DO THIS — Everything from the first line to the line containing "const bendSteps = 3;" is to be repeated exactly; nothing past it.

DATASET EXCERPT —
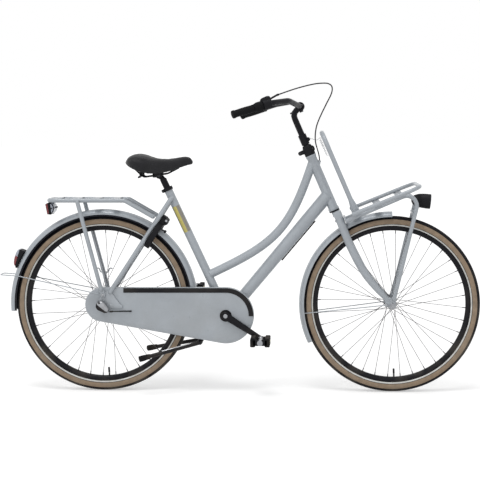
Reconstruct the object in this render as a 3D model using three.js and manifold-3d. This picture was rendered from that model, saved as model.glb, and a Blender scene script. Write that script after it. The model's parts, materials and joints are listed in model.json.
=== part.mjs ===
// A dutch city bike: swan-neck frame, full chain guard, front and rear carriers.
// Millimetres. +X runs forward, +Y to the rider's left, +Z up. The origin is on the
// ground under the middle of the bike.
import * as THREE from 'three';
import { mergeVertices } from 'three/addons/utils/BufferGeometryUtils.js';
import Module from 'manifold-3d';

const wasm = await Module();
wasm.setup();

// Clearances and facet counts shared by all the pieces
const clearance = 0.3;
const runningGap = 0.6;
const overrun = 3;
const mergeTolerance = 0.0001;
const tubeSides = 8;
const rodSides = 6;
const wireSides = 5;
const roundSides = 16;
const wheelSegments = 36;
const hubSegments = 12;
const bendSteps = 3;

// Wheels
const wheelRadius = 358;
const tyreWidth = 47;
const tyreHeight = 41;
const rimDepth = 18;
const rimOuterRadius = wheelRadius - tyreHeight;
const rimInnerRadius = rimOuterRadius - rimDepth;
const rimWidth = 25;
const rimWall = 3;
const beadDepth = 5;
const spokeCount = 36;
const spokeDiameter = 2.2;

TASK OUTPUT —
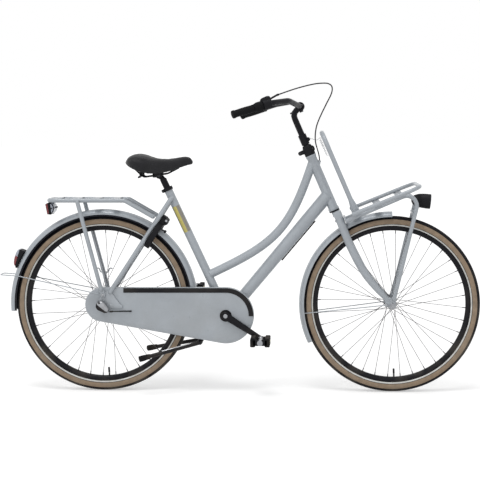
Reconstruct the object in this render as a 3D model using three.js and manifold-3d. This picture was rendered from that model, saved as model.glb, and a Blender scene script. Write that script after it. The model's parts, materials and joints are listed in model.json.
=== part.mjs ===
// A dutch city bike: swan-neck frame, full chain guard, front and rear carriers.
// Millimetres. +X runs forward, +Y to the rider's left, +Z up. The origin is on the
// ground under the middle of the bike.
import * as THREE from 'three';
import { mergeVertices } from 'three/addons/utils/BufferGeometryUtils.js';
import Module from 'manifold-3d';

const wasm = await Module();
wasm.setup();

// Clearances and facet counts shared by all the pieces
const clearance = 0.3;
const runningGap = 0.6;
const overrun = 3;
const mergeTolerance = 0.0001;
const tubeSides = 8;
const rodSides = 6;
const wireSides = 5;
const roundSides = 16;
const wheelSegments = 36;
const hubSegments = 12;
const bendSteps = 3;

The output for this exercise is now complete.